En fin, ingresar en esa esfera de las representaciones políticas supone adentrarse en un registro de lo imaginario que, como el inconsciente freudiano, no conoce la contradicción. En este punto, las discusiones sobre la guerra en Ucrania, las justificaciones y los relatos que la acompañan, nos conciernen y se tocan con cuestiones, como el nacionalismo y el “antiimperialismo”, que requieren ser pensadas por encima de los alineamientos automáticos.
Balibar se levanta contra esas trincheras de la memoria, contaminadas por el peso de las guerras y las fracturas en la historia europea del siglo XX. Recupera la mejor tradición de la izquierda, el internacionalismo de la solidaridad, para sostener que no es una guerra contra un enemigo externo sino que se da “dentro del conjunto histórico, cultural y político que llamamos Europa”; que incluye a Rusia. Más allá de la catástrofe, de los enclaves mutuamente excluyentes, proyecta el horizonte de una Europa multicultural y autónoma respecto de los bloques dominantes.

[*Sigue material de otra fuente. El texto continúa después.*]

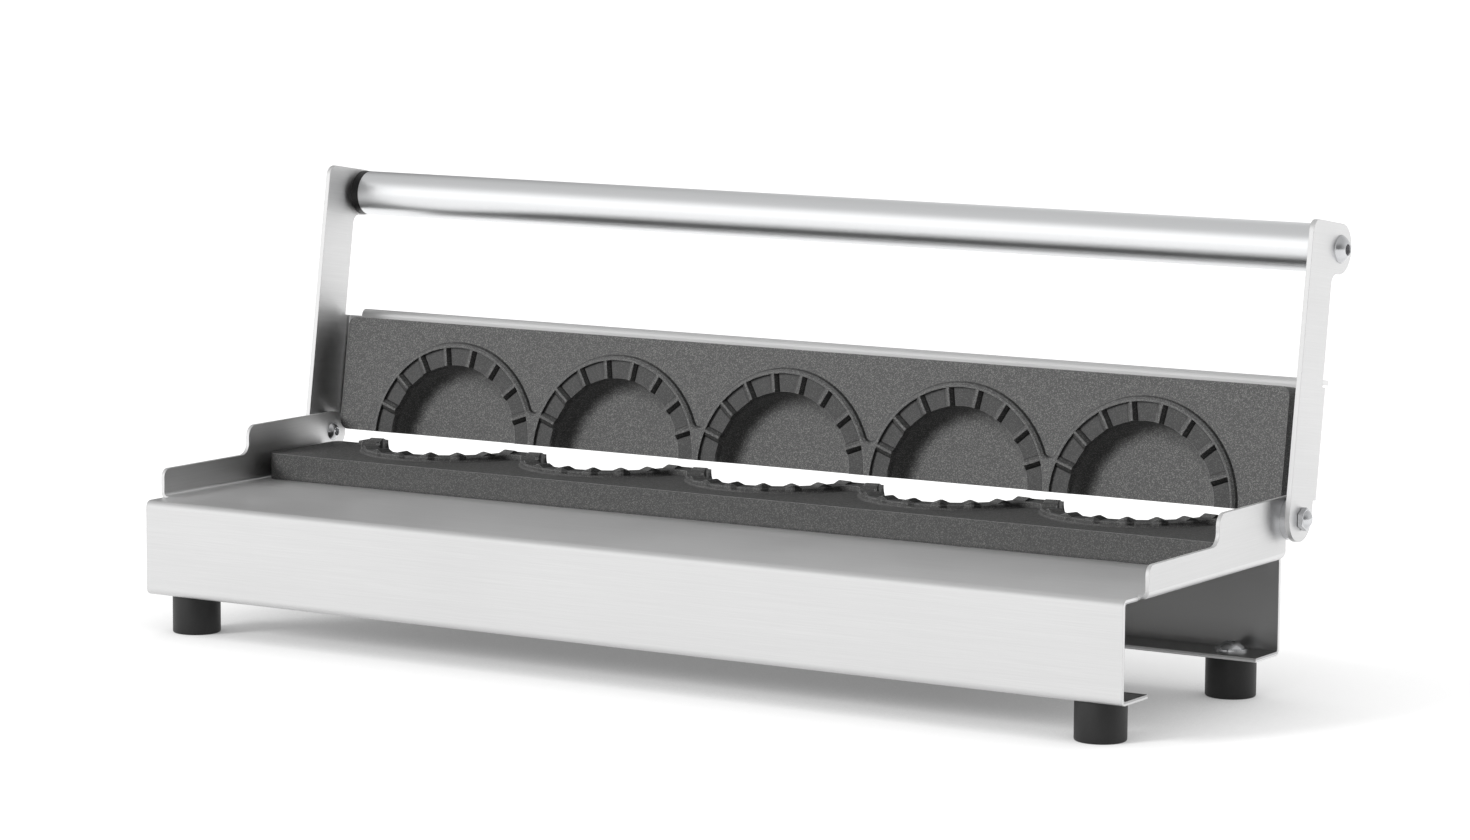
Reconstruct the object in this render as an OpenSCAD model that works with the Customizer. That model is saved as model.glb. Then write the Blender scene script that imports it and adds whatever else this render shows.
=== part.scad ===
// Dumpling press for a kitchen bench. A folded sheet tray on four rubber feet
// carries the lower mould. A folded sheet lid with a tube handle turns on two side
// pivots and carries the upper mould. Each mould has a row of half-round bays: the
// lips of the upper one close just outside the rings of the lower one, and the ribs
// of the two interleave, so that a folded disc of dough is pinched along its rim.
//
// X runs along the row of bays, Y to the rear and Z up. The origin is on the bench,
// below the middle of the whole press with its lid open. Millimetres throughout.

/* [Bays] */
// Number of half-round bays in each mould
bay_count = 5; // [3:1:6]
// Distance between the centres of neighbouring bays
bay_pitch = 104; // [104:1:120]
// Plain plate from the last bay's cell to the end of a mould
bay_margin = 24; // [20:1:40]
// Distance from the hinge side edge of a mould out to the bays' centres
bay_back = 1.4; // [0.4:0.1:2]
// Radius of the half bowl at its rim
bowl_r = 40.8; // [37:0.2:41.2]
// Depth of the half bowl below its rim
bowl_depth = 12.4; // [10:0.2:12.6]
// Radius between the bowl's wall and its floor
bowl_fillet = 11; // [6:0.5:12]

/* [Crimping rings] */
// Width of the crest round each lower bowl
ring_w = 7.8; // [7:0.2:8.4]
// Height of the lower ring above its plate
ring_h = 3; // [2.4:0.1:3.4]
// Radius of the fillet at the foot of the lower ring
ring_fillet = 1.2; // [0.6:0.1:1.4]
// Chamfer round the outside of the ring's crest
ring_edge = 0.5; // [0.2:0.1:0.8]
// Reach of the webs between neighbouring rings from the hinge side edge
ring_web = 12; // [9:0.5:16]
// Number of pads that the ribs divide a half ring into
pad_count = 9; // [7:1:10]
// Height of every crimping rib
rib_h = 1.4; // [1:0.1:1.6]
// Width of a lower rib at its foot
lower_rib = 8.4; // [6:0.2:9]
// Width of an upper rib at its foot
upper_rib = 6; // [4:0.2:6.6]
// Width of the flat on top of a rib
rib_crest = 1.2; // [0.6:0.1:1.6]
// Gap left for the dough between the closed moulds
crimp_gap = 0.5; // [0.4:0.1:1.2]

/* [Upper lips] */
// Radial room between a lower ring and the lip that closes outside it
lip_play = 1.7; // [1.3:0.1:2]
// Width of the flat crest of a lip
lip_crest = 0.9; // [0.6:0.1:1.4]
// Radial length of the slope outside a lip
lip_slope = 2.4; // [2:0.1:3]
// Height of the pads inside a lip above the upper face
pad_rise = 0.9; // [0.5:0.1:1.2]
// Reach of the webs between neighbouring lips from the hinge side edge
lip_web = 18; // [14:0.5:21]

/* [Moulds] */
// Depth of both moulds, from the hinge side edge
mould_d = 61.6; // [60:0.2:68]
// Thickness of the lower mould's plate
lower_t = 13.9; // [13:0.1:16]
// Thickness of the upper mould's plate
upper_t = 13.4; // [12.8:0.1:16]
// Corner radius of the moulds in plan
mould_corner = 5; // [2:0.5:8]
// Distance of the hinge side edges from the hinge line
edge_gap = 2; // [1.6:0.1:2.6]
// Distance of the upper face behind the hinge line
face_in = 1.1; // [0.6:0.1:1.6]

/* [Tray] */
// Depth of the tray from front wall to rear wall
tray_d = 166; // [150:1:190]
// Height of the tray from the feet to the deck
tray_h = 49.5; // [42:0.5:60]
// Sheet thickness of the tray
sheet = 2; // [1.5:0.1:2.5]
// Outer radius of the long folds
fold_r = 3.5; // [3:0.1:4.5]
// Depth of the flanges turned in under the tray
foot_flange = 26; // [25:0.5:32]
// Distance of the hinge line in front of the rear wall's outside
hinge_inset = 1; // [0.5:0.1:3]

/* [Side flanges] */
// Inner radius of the fold between the deck and a side flange
side_fold = 2; // [1.5:0.1:2.5]
// Gap between the ends of the moulds and the side flanges
side_gap = 3.5; // [3.4:0.1:6]
// Distance of a flange's front end behind the front wall
side_setback = 17.7; // [14:0.1:30]
// Height of the low front step above the deck
side_low = 14.3; // [12:0.1:15]
// Distance of the riser behind the middle of the tray
riser_back = 6.8; // [0:0.1:14]
// Radius of both curves of the riser
riser_r = 6; // [4:0.1:6.5]
// Radius of the front top corner of a flange
side_corner = 4.5; // [2:0.1:6]
// Radius of the round ear about the pivot
ear_r = 10.9; // [9.5:0.1:12]
// Width of the relief notch beside the fold
notch_w = 3; // [2:0.1:5]

/* [Feet] */
// Radius of a rubber foot
foot_r = 12.5; // [11:0.1:12.8]
// Height of a rubber foot
foot_h = 20; // [15:0.5:28]
// Distance of a foot's centre from the tray's end
foot_end = 19.5; // [17:0.5:40]
// Distance of a front foot's centre behind the front wall
foot_front = 16.8; // [16.5:0.1:20]
// Distance of a rear foot's centre in front of the rear wall
foot_rear = 13.2; // [13:0.1:16.4]
// Edge radius at the bottom of a foot
foot_edge = 1; // [0.5:0.1:2]
// Radius of a foot washer
foot_washer_r = 8; // [7.5:0.1:9]
// Thickness of a foot washer
foot_washer_t = 1.6; // [1:0.1:2]
// Radius of a foot screw's head
foot_head_r = 6.5; // [5.5:0.1:7]
// Height of a foot screw's head
foot_head_h = 3.6; // [2.5:0.1:4.5]

/* [Lid] */
// Lean of the open lid behind the vertical
lean = 8.63; // [4:0.01:14]
// Sheet thickness of the lid
lid_sheet = 2.5; // [2:0.1:3]
// Inner radius of the lid's folds
lid_fold = 1; // [0.8:0.1:2]
// Width of an arm
arm_w = 25; // [22:0.5:30]
// Distance of an arm's rear edge behind the hinge line
arm_back = 10.9; // [9.5:0.1:12]
// Distance from the hinge line to the top of an arm
arm_top = 145.2; // [130:0.1:180]
// Distance from the hinge line to the lower end of an arm
arm_foot = 11.4; // [10.5:0.1:13]
// Radius of the front top corner of an arm
arm_corner = 6; // [3:0.5:10]
// Distance of the handle's axis behind the hinge line
handle_back = 18.3; // [17:0.1:24]
// Radius of the fillet below the handle
lobe_fillet = 5; // [3:0.5:7]
// Height of the panel's top above the mould
panel_over = 5.1; // [4.5:0.1:12]
// Depth of the flange turned back at the panel's top
panel_flange = 26.5; // [15:0.5:32]
// Distance of each side fold's lower end above the mould's edge
fold_low = 7.3; // [6:0.1:14]
// Width of the notch between the panel's edge and the mould's end
panel_side = 1.5; // [0.5:0.1:2.5]

/* [Handle] */
// Radius of the handle tube
tube_r = 12; // [10:0.1:12.2]
// Wall of the handle tube
tube_wall = 1.5; // [1:0.1:2]
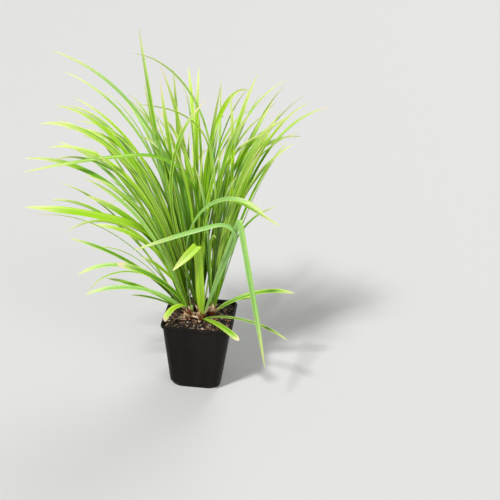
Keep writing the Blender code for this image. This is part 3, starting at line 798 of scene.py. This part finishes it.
def leaf_material():
    """Yellow-green blades with pale margins or a pale middle, fine veins, cream or dry tips, and a painted
    sheen on some blades.
    """
    m = Nodes("sedge_leaf")
    leaf = SimpleNamespace(**{key: m.number(key) for key in BLADE_NUMBERS})
    leaf.out = m.math("ABSOLUTE", leaf.across)
    streaks = m.drawn_out((leaf.across, leaf.reach, leaf.tone), STREAKS, detail=4.0, roughness=0.6)
    colour = m.tinted(leaf_green(m, leaf), leaf_stripes(m, leaf, streaks), PALE_MARGIN, amount=0.75)
    veins = m.math("SINE", m.times(leaf.across, VEINS))
    fine = m.plus(m.times(veins, 0.5), m.spread(streaks, STREAKED_VEINS))
    colour = m.tinted(colour, m.steps(fine, *VEIN_EDGE), m.mix(0.35, colour, BAND_GREEN), amount=0.6)
    colour = m.tinted(colour, m.until(leaf.out, *RIB_EDGE), RIB_GREEN, amount=0.35)
    colour = m.tinted(colour, m.until(leaf.reach, *FOOT_ENDS), SHEATH_GREEN, amount=0.40)
    colour = m.tinted(colour, m.less(1.0, leaf.upper), UNDER_GREEN, amount=0.25)
    # Painted sheen: blades with a low dry number are mixed towards a whitish green in place of a
    # reflection.
    colour = m.tinted(colour, m.until(leaf.dry, *PAINTED_SHEEN_BLADES), PAINTED_SHEEN_GREEN, amount=0.45)
    at = m.plus(leaf.along, m.spread(streaks, STREAKED_TIP))
    colour = m.tinted(colour, m.steps(at, *TIP_PALES), PALE_TIP, amount=0.75)
    dead_from = m.less(1.0, m.times(m.steps(leaf.dry, *DRY_BLADES), DEAD_LENGTH))
    dead = m.steps(m.less(at, dead_from), *DEAD_EDGE)
    colour = m.tinted(colour, dead, DRY_TIP, amount=0.9)
    rough = m.plus(LEAF_ROUGHNESS, m.times(streaks, 0.14))
    rough = m.plus(rough, m.times(dead, 0.3))
    relief = m.bump(fine, strength=0.35, distance=0.00012)
    relief = m.bump(m.noise(scale=900.0, detail=2.0), strength=0.12, distance=0.0001, normal=relief)
    return m.finish(
        colour,
        rough,
        relief,
        Specular_IOR_Level=0.46,
        Subsurface_Weight=LEAF_GLOW,
        Subsurface_Radius=(0.5, 1.0, 0.1),
        Subsurface_Scale=LEAF_GLOW_DEPTH,
    )


DARK_SHEATH = (0.040, 0.009, 0.003)
RED_SHEATH = (0.430, 0.110, 0.018)
TAN_PAPER = (0.680, 0.400, 0.180)
CREAM_PAPER = (0.950, 0.800, 0.580)
SHEATH_FIBRES = (14.0, 1.6, 91.0)
PAPER_FROM = (0.50, 0.68)
FIBROUS_BORDER = 0.9
BORDER_VARIES = 0.7


def sheath_material():
    """Papery leaf sheaths: red-brown at the foot and in streaks, cream and torn above."""
    m = Nodes("sedge_sheath")
    along = m.number("along")
    tone = m.number("tone")
    fibres = m.drawn_out((m.number("across"), along, tone), SHEATH_FIBRES, detail=5.0, roughness=0.65)
    brown = m.mix(m.steps(fibres, 0.35, 0.65), DARK_SHEATH, RED_SHEATH)
    paper = m.mix(m.steps(fibres, 0.40, 0.60), TAN_PAPER, CREAM_PAPER)
    height = m.plus(along, m.spread(fibres, FIBROUS_BORDER))
    height = m.plus(height, m.spread(tone, BORDER_VARIES))
    colour = m.mix(m.steps(height, *PAPER_FROM), brown, paper)
    rough = m.plus(0.45, m.times(fibres, 0.3))
    relief = m.bump(fibres, strength=0.8, distance=0.0004)
    return m.finish(colour, rough, relief, Subsurface_Weight=0.10, Subsurface_Scale=0.001)


STALK_FOOT = (0.075, 0.018, 0.007)
STALK_MIDDLE = (0.300, 0.200, 0.050)
STALK_TOP = (0.260, 0.380, 0.070)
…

La coyuntura se presenta como una prueba decisiva para la cultura de izquierda. Separa en forma tajante a quienes celebran la guerra de Putin (por ejemplo, el Partido Comunista Argentino, fiel a otra tradición, la del estalinismo) de quienes, fieles a la tradición de la solidaridad internacional con los oprimidos, se muestran dispuestos a expresar su adhesión y su apoyo a los disidentes rusos, los que resisten no sólo la guerra sino el régimen corrupto y represivo de Vladimir Putin.